» Task statement
Identify the lines that contain the string "materials", then copy each of them.

» Raw data
━━━━━━━━━━━━━━━━━━━━━━━━━━━━━━

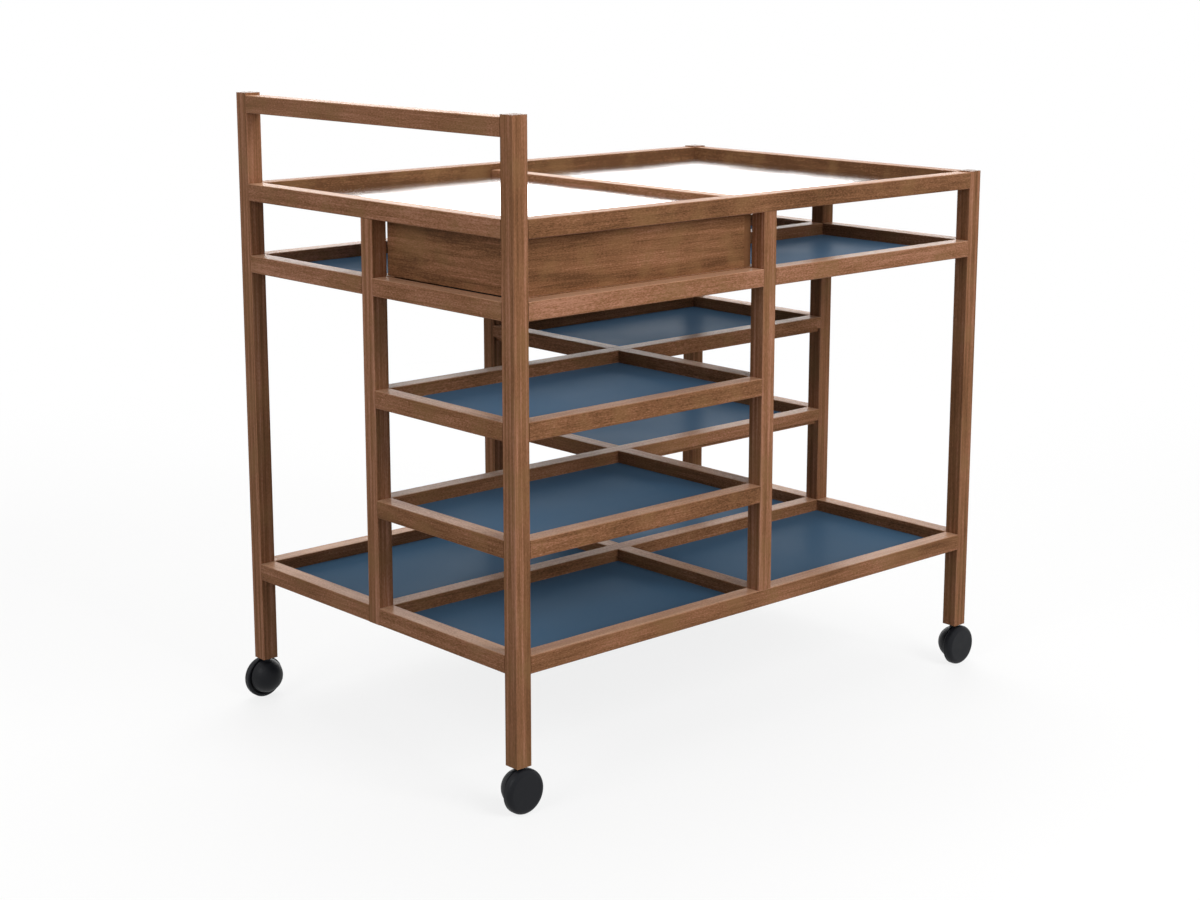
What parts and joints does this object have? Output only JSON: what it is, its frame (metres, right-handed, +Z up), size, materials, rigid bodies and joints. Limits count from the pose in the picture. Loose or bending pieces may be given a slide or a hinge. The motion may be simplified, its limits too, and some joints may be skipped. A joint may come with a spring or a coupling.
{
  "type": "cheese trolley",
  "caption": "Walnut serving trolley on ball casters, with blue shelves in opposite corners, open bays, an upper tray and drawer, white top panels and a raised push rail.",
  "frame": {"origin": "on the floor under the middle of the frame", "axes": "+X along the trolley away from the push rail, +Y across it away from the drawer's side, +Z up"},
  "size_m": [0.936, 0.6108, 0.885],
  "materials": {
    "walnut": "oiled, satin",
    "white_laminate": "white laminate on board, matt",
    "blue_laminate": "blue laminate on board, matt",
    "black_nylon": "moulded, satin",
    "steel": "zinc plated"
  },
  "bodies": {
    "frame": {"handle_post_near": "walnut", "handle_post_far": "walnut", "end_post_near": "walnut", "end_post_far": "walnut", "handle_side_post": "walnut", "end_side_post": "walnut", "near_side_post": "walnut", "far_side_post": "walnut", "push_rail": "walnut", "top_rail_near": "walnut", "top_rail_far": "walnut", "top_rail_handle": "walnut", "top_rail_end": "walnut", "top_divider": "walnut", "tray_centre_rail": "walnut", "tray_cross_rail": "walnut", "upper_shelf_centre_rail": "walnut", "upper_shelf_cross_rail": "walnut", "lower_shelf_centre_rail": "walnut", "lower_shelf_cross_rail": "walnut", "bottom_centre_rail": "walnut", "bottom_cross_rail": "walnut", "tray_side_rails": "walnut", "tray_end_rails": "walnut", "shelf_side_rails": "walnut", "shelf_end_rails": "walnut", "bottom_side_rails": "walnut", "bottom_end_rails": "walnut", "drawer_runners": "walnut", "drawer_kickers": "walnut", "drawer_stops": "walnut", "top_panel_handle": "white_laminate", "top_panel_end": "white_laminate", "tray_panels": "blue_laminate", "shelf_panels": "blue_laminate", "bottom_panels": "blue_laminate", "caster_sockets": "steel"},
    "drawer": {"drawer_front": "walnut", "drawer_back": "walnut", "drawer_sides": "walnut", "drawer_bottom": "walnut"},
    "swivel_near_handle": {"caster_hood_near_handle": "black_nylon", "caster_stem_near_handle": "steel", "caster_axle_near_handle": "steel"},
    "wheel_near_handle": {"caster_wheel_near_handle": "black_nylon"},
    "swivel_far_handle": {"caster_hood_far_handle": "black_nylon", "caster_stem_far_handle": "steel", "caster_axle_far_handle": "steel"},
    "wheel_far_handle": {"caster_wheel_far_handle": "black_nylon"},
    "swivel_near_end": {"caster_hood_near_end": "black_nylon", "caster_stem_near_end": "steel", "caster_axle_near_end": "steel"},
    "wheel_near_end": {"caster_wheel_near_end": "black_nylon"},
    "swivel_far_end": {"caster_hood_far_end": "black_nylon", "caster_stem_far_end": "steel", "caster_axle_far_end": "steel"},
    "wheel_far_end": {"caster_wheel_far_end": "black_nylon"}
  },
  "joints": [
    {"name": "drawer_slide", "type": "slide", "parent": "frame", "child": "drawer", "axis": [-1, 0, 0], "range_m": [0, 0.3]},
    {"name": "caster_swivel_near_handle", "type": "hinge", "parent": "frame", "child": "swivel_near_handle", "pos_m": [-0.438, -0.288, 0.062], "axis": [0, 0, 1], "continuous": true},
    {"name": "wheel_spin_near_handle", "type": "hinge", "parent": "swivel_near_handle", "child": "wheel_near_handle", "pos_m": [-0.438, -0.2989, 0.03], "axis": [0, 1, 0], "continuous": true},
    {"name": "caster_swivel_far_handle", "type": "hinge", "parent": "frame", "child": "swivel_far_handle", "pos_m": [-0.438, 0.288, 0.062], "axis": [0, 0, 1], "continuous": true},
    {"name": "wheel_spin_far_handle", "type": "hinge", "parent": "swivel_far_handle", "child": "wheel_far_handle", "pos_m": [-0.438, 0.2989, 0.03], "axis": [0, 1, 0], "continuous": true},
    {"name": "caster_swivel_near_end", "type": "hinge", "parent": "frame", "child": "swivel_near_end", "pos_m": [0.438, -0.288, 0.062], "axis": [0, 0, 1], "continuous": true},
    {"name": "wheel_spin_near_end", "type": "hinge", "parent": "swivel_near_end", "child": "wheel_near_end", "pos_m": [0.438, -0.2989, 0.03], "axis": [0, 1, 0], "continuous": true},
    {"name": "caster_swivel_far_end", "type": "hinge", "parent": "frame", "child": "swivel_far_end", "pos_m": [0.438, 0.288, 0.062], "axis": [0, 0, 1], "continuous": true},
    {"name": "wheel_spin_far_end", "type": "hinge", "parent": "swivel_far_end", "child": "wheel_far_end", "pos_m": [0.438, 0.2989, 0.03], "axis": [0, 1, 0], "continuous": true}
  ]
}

━━━━━━━━━━━━━━━━━━━━━━━━━━━━━━

» Right answer
What parts and joints does this object have? Output only JSON: what it is, its frame (metres, right-handed, +Z up), size, materials, rigid bodies and joints. Limits count from the pose in the picture. Loose or bending pieces may be given a slide or a hinge. The motion may be simplified, its limits too, and some joints may be skipped. A joint may come with a spring or a coupling.
  "materials": {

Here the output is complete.